Along with Dr. Ken Carpenter, Wilkens and Foote developed the Invitation to Change Approach, a unique blend of evidence-based strategies and practices (including kindness) that helps encourage positive change in a loved one. Its expanding network of professionals and family members trained in the ITC approach is changing the conversation around addiction by leading groups, bringing the ITC into their communities, and advocating locally for more compassionate and effective approaches to substance use. As one family recovery coach shares, “This stuff works! And it brings families together rather than pulling them farther apart…I’m so excited to bring this to more and more parents who truly want to do things differently.”
In addition to the books, workbooks, and free trainings, CMC has developed a video series highlighting each concept in the ITC Approach, which it shares on the website and social media sites. Wilkens joined Rev. Jan Brown in a six-part podcast series, “Rethinking Rock Bottom,” where they shed light on the impact shame and stigma have on those struggling with addiction and those who care about them. They offer ways to approach the helping process that are grounded in the latest science, and their guests share how real change happens for a family and the community around them.

Labor of love
“We’re privileged to be able to do this. And we’re trying to make it so that professionals can use the most effective treatments regardless of where you go for help,” Wilkens states. Thanks to CMC’s efforts, the landscape is changing.

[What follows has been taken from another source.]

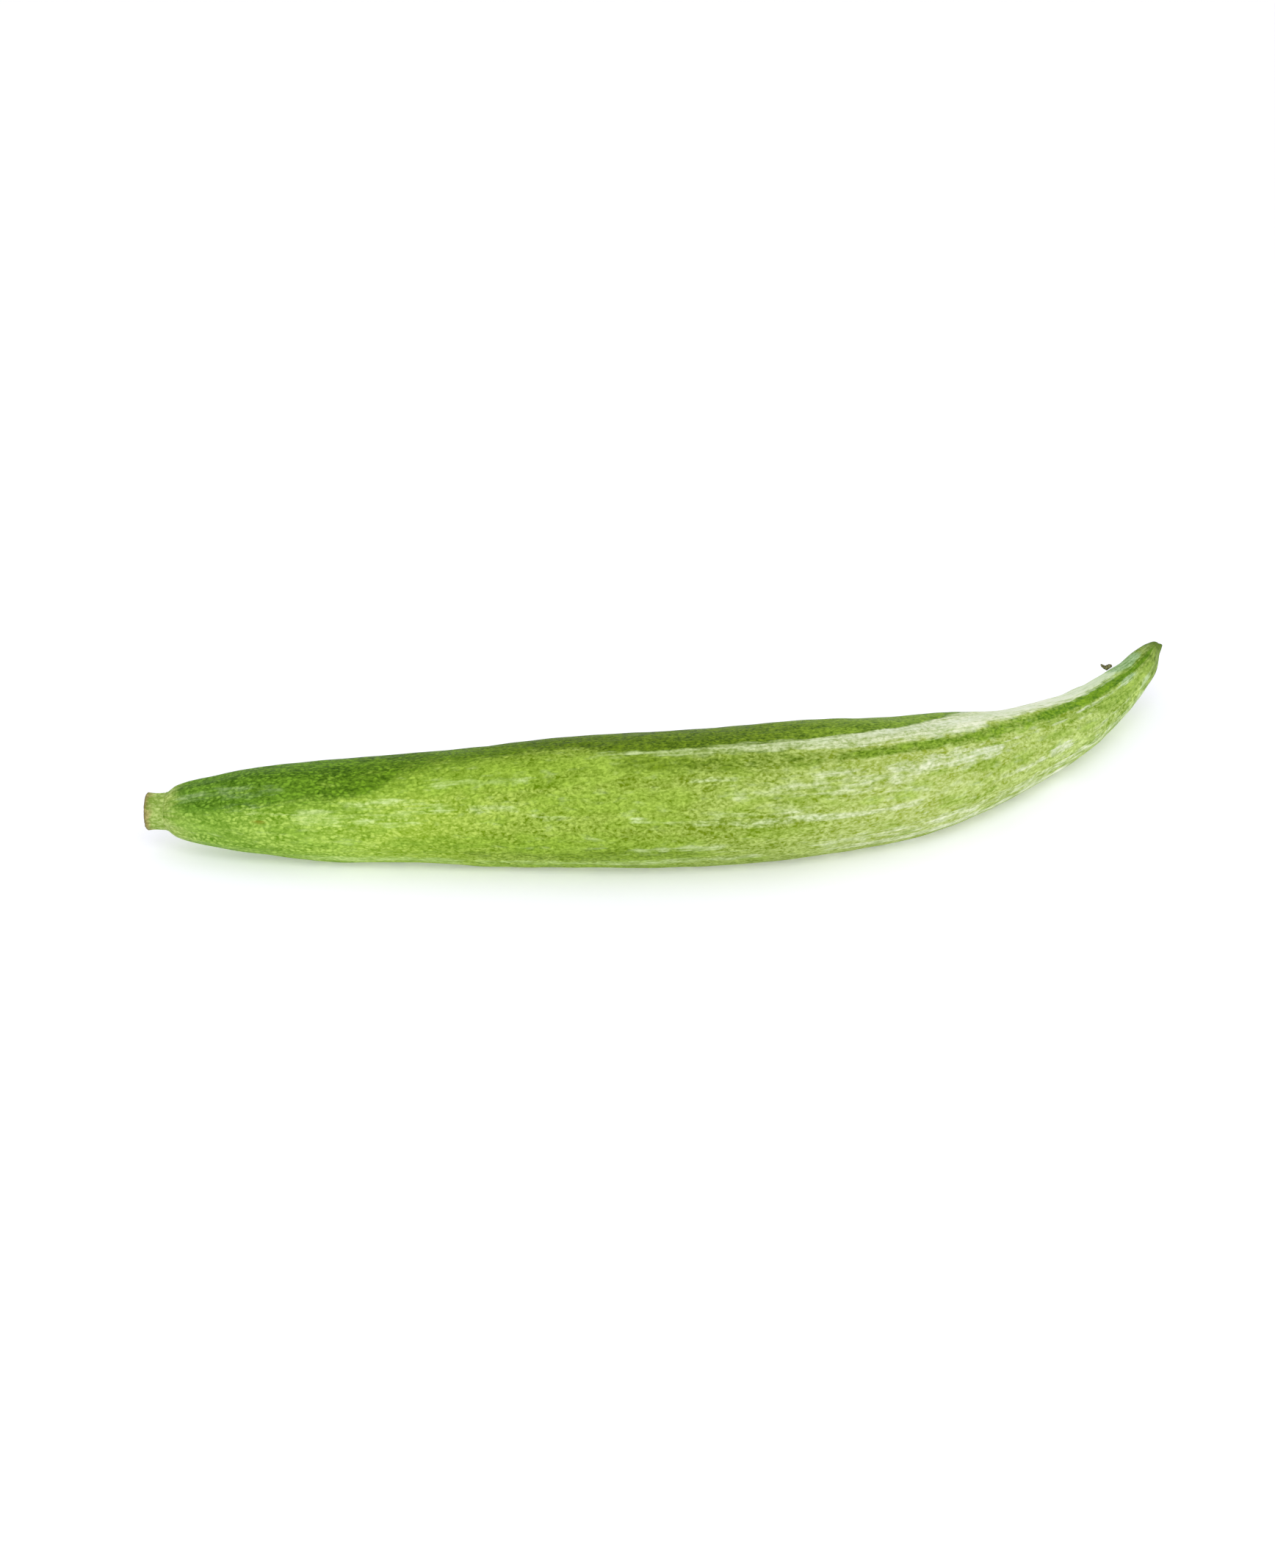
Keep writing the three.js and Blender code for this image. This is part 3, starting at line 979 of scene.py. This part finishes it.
# %% Tone of the flecks
def fleck_tone(finish, dots):
    flecks = finish.attribute("flecks", "Vector")
    sockets = {"Vector": flecks, "Scale": 0.6, "Detail": 1.0}
    bend = finish.node("ShaderNodeTexNoise", {}, sockets, "Color")
    bent = finish.scaled(bend, (1.3, 1.3, 0.8), flecks)
    cells = finish.cells(bent, 1.0)
    brightness = finish.node("ShaderNodeSeparateColor", {}, {0: cells.twin("Color")})
    spots = finish.step(cells, 0.64, 0.14) * (0.25 + brightness * 0.9)
    crumbs = finish.step(finish.cells(bent, 1.9), 0.62, 0.15)
    maze = finish.node("ShaderNodeTexNoise", {}, {"Vector": bent, "Scale": 1.3, "Detail": 1.5}) - 0.5
    return spots * (0.45 + dots * 0.7) + crumbs * 0.35 + maze * (2.7 - dots * 1.3) - 0.2 - dots * 0.1


# %% [markdown]
# Larger noises make the pattern uneven: clouds of two sizes, a fray that roughens the edges of the
# strokes, and fibre, which is drawn out along the fruit. They are made once and shared.


# %% Noises of the skin
def skin_noises(finish):
    even = finish.attribute("even", "Vector")
    skin = SimpleNamespace()
    skin.along = finish.node("ShaderNodeSeparateXYZ", {}, {0: even}, "Z") * (1 / LENGTH)
    skin.clouds = finish.noise(even, 9, 22, seed=1) - 0.5
    skin.small_clouds = finish.noise(even, 3.2, 6, seed=2, detail=2.0) - 0.5
    skin.fray = finish.noise(even, 1.1, 5, seed=3) - 0.5
    skin.fibre = finish.noise(even, 0.9, 18, seed=4) - 0.5
    skin.frayed = skin.fray * 1.1 + skin.small_clouds * 1.3
    skin.drift = finish.step(finish.noise(even, 5, 15, seed=8), 0.5, 0.7) * 0.7
    mist = finish.noise(even, 2.2, 6, seed=9, detail=2.0) + skin.clouds * 0.4
    skin.mist = finish.step(mist, 0.55, 0.95) * 0.4
    skin.near_tip = finish.step(skin.along + skin.clouds * 0.3, 0.66, 0.84)
    skin.near_stalk = finish.step(skin.along, 0.36, 0.16)
    return skin


# %% Green skin, with its fresh clouds
def two_tone(finish, skin, tone, net, flecks):
    return finish.mix(tone, finish.ramp(skin.along, net), finish.ramp(skin.along, flecks))


def green_skin(finish, skin):
    fresh = finish.step(finish.attribute("fresh") + skin.frayed + skin.clouds * 0.8, -0.2, 0.8) * 0.8
    fresh = fresh + skin.drift * (1 - fresh)
    flecks = fleck_tone(finish, skin.near_stalk) * (1 - skin.near_tip * 0.3) * (1 - fresh * 0.3)
    streaks = skin.fibre * (skin.near_tip * 0.6 + 0.25)
    fine = flecks + skin.clouds + skin.small_clouds * (1 + skin.near_tip * 0.8) + streaks
    tone = fine * 0.78 + 0.5
    colour = two_tone(finish, skin, tone, NET, FLECK)
    return finish.mix(fresh, colour, two_tone(finish, skin, tone, FRESH_NET, FRESH_FLECK)), tone


# %% [markdown]
# The strokes go on in layers, as a painter lays them: deep green first, then pale, cool and milky,
# with a thin milky mist over all but the deep green, and at last the brown blemishes and the dried
# scar. The noise is added to the depth inside the stroke before the step finds its edge.


# %% Layers of strokes
def add_strokes(finish, skin, tone, colour):
    # the deep green layer also lays the painted shade along the back
    deep = finish.step(finish.attribute("deep") + skin.frayed + skin.clouds * 0.5, -0.2, 0.7)
    colour = finish.mix(deep * 0.97, colour, two_tone(finish, skin, tone, DEEP_NET, DEEP_FLECK))

    # the pale layer also lays the painted floor bounce light on the underside
    pale = finish.step(finish.attribute("pale") + skin.frayed + skin.fibre * 0.8, -0.1, 0.85)
    pale_tone = tone * (0.8 - skin.near_tip * 0.3) + skin.fibre * 1.2 + skin.near_tip * 0.45 + 0.1
    colour = finish.mix(pale * 0.9, colour, two_tone(finish, skin, pale_tone, PALE_NET, PALE_FLECK))

    cool = finish.step(finish.attribute("cool") + skin.frayed, -0.1, 0.75) * 0.7
    colour = finish.mix(cool, colour, two_tone(finish, skin, tone, COOL_NET, COOL_FLECK))

    milky = finish.attribute("milky") + skin.frayed * 1.3 + skin.fibre + tone * 0.5 - 0.25
    milky = finish.step(milky, -0.3, 1.4) * (0.4 + tone * 0.4) + skin.mist * (1 - deep)
    colour = finish.mix(milky, colour, finish.ramp(skin.along, MILK))

    brown = finish.step(finish.attribute("brown") + skin.frayed, -0.2, 0.6) * 0.5
    colour = finish.mix(brown, colour, BROWN)
    scar = finish.step(skin.along + skin.fray * 0.02, 0.984, 0.998) * 0.65
    return finish.mix(scar, colour, SCAR)


# %% Paint the fruit
def paint_fruit():
    finish = Finish("gourd_skin", {"Specular IOR Level": 0.05})
    skin = skin_noises(finish)
    colour, tone = green_skin(finish, skin)
    colour = add_strokes(finish, skin, tone, colour)
    finish.set({"Base Color": colour, "Roughness": 0.48 + skin.small_clouds * 0.2 + tone * 0.06})
    finish.bump(tone * 0.5 + skin.fray * 0.5 + skin.fibre * 0.4, 0.0002)
    return finish.material


fruit.data.materials.append(paint_fruit())
print("skin:", len(fruit.data.materials[0].node_tree.nodes), "nodes")

# %% [markdown]
# ## The stalk stub
#
# The stub carries the flecks of the skin on, and dries to an olive brown towards its cut. The edge
# of the cut is darker. The face shows the cut ends of fibres, in a ring round a darker middle. Its
# pattern lies on labels that run across the stalk, because labels that run along it would smear the
# face into rays.


# %% Side of the stalk
def stalk_side(finish, stub):
    tone = fleck_tone(finish, 1.0) + stub.lines * 1.2 + stub.blotch * 1.4 + 0.5
    colour = finish.mix(tone, paint(128, 158, 58), paint(186, 208, 120))
    dried = finish.step(stub.back - stub.blotch * 4 - stub.lines * 2, 3.4, 0.6) * 0.85
    colour = finish.mix(dried, colour, finish.mix(tone, paint(122, 116, 58), paint(184, 168, 106)))
    edge = finish.step(stub.back - stub.blotch, 0.9, 0.2) * 0.7
    return finish.mix(edge, colour, paint(112, 98, 70))


# %% Cut face of the stalk
def stalk_face(finish, stub):
    colour = finish.mix(finish.step(stub.crumbs, -0.2, 0.2), paint(154, 138, 88), paint(202, 190, 138))
    colour = finish.mix(stub.strands * 0.65, colour, paint(112, 98, 56))
    pith = finish.step(stub.reach + stub.crumbs * 0.3, 0.42, 0.15) * 0.7
    colour = finish.mix(pith, colour, paint(122, 108, 66))
    dry_rim = finish.step(stub.reach + stub.crumbs * 0.1, 0.84, 0.96) * 0.8
    return finish.mix(dry_rim, colour, paint(126, 118, 70))


# %% Paint the stalk stub
def paint_stalk():
    finish = Finish("gourd_stalk", {"Specular IOR Level": 0.1})
    even = finish.attribute("even", "Vector")
    grain = finish.attribute("grain", "Vector")
    face = finish.attribute("face")
    stub = SimpleNamespace(reach=finish.attribute("reach"))
    stub.back = finish.node("ShaderNodeSeparateXYZ", {}, {0: even}, "Z")
    stub.blotch = finish.noise(even, 5, 3, seed=11) - 0.5
    stub.lines = finish.noise(even, 1.1, 9, seed=12) - 0.5
    stub.crumbs = finish.noise(grain, 0.5, 0.5, seed=13) - 0.5
    bundles = finish.step(finish.cells(grain, 0.8) + stub.crumbs * 0.4, 0.5, 0.15)
    stub.strands = bundles * finish.step(stub.reach, 0.3, 0.5)
    colour = finish.mix(face, stalk_side(finish, stub), stalk_face(finish, stub))
    finish.set({"Base Color": colour, "Roughness": 0.6 + stub.blotch * 0.2})
    finish.bump(stub.lines * (1 - face) + (stub.crumbs + stub.strands * 0.5) * face, 0.0003)
    return finish.material


stalk.data.materials.append(paint_stalk())
print("stalk:", len(stalk.data.materials[0].node_tree.nodes), "nodes")

# %% [markdown]
# ## The dry scrap
#
# The scrap is dead and dry: brown with paler blotches, and rough. One noise gives it its colour, its
# roughness and its creases.


# %% Paint the dry scrap
def paint_scrap():
    finish = Finish("dry_tendril", {})
    label = finish.attribute("unbent", "Vector")
    blotch = finish.noise(label, 0.6, 0.6, seed=21)
    colour = finish.mix(finish.step(blotch, 0.35, 0.65), paint(70, 62, 34), paint(142, 142, 92))
    finish.set({"Base Color": colour, "Roughness": 0.75 + blotch * 0.2})
    finish.bump(blotch, 0.0002)
    return finish.material


scrap.data.materials.append(paint_scrap())
print("scrap:", len(scrap.data.materials[0].node_tree.nodes), "nodes")

# %% [markdown]
# ## The studio
#
# The gourd lies on a white floor under soft light from everywhere, the way a catalogue shows food.
# A white sky does most of it, and one large soft lamp in front and above adds a little shape. The
# floor is a shade bluer than white and glows a little itself, so that it stays bright and the shadow
# on it stays pale and narrow.

# %% Floor
FLOOR_SIZE = 14.0  # m
FLOOR_DROP = 0.00005  # m, so that the pressed flat and the floor don't share a plane
FLOOR_COLOUR = paint(239, 239, 251)
FLOOR_GLOW = 0.28
WHITE = (1, 1, 1, 1)

half = FLOOR_SIZE / 2
corners = [(x, y, -FLOOR_DROP) for x, y in ((-half, -half), (half, -half), (half, half), (-half, half))]
floor_mesh = bpy.data.meshes.new("studio_floor")
floor_mesh.from_pydata(corners, [], [(0, 1, 2, 3)])
floor = bpy.data.objects.new("studio_floor", floor_mesh)
bpy.context.scene.collection.objects.link(floor)
glow = {"Emission Color": WHITE, "Emission Strength": FLOOR_GLOW}
floor_finish = Finish("studio_floor", {"Base Color": FLOOR_COLOUR, "Roughness": 0.9, **glow})
floor_mesh.materials.append(floor_finish.material)
print("floor:", FLOOR_SIZE, "m each way")

# %% Sky and lamp
SKY_STRENGTH = 0.79
LAMP_PLACE = (0.1, -1.2, 1.2)  # m
LAMP_WIDTH, LAMP_HEIGHT = 1.2, 0.6  # m
LAMP_POWER = 7.2  # W

world = bpy.data.worlds.new("white_sky")
world.use_nodes = True
background = world.node_tree.nodes["Background"]
background.inputs["Color"].default_value = WHITE
background.inputs["Strength"].default_value = SKY_STRENGTH
bpy.context.scene.world = world
bpy.context.scene.view_settings.view_transform = "Standard"

lamp = bpy.data.lights.new("front_softbox", "AREA")
lamp.shape = "RECTANGLE"
lamp.size = LAMP_WIDTH
lamp.size_y = LAMP_HEIGHT
lamp.energy = LAMP_POWER
softbox = bpy.data.objects.new("front_softbox", lamp)
softbox.location = LAMP_PLACE
to_middle = (cad_low + cad_high) / 2 - Vector(LAMP_PLACE)
softbox.rotation_euler = to_middle.to_track_quat("-Z", "Y").to_euler()
bpy.context.scene.collection.objects.link(softbox)
print("lamp:", round(to_middle.length, 2), "m from the middle of the gourd")

# %% [markdown]
# ## The camera
#
# A long lens from in front and a little above flattens the bend into a gentle sweep. It aims at a
# point low on the front of the object's box.

# %% Aim the camera
CAMERA_DISTANCE = 1.5  # m
CAMERA_ELEVATION = math.radians(25)
CAMERA_LENS = 100.0  # mm
AIM = (0.4643, 0.137, 0.617)  # as shares of the box

aim = Vector([low + share * (high - low) for low, high, share in zip(cad_low, cad_high, AIM)])
camera_data = bpy.data.cameras.new("camera")
camera_data.lens = CAMERA_LENS
camera = bpy.data.objects.new("camera", camera_data)
back_off = Vector((0, -math.cos(CAMERA_ELEVATION), math.sin(CAMERA_ELEVATION)))
camera.location = aim + CAMERA_DISTANCE * back_off
camera.rotation_euler = (-back_off).to_track_quat("-Z", "Y").to_euler()
bpy.context.scene.collection.objects.link(camera)
bpy.context.scene.camera = camera
print("camera at", [round(value, 3) for value in camera.location])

What lies ahead? “We are developing grief support groups for family members,” she says. “The reality is addiction and mental health struggles end lives. We want to be able to provide family members with the support they need when they face those losses. That will be the final frontier.”
You can explore the ITC Approach in The Beyond Addiction Workbook for Family and Friends: Evidence-Based Skills to Help a Loved One Make Positive Change (New Harbinger Publications, 2022). All proceeds of the book go toward scholarships for family members and professionals to attend ITC workshops. You can also find free and low-fee ITC groups on CMC:Berkshires’ website.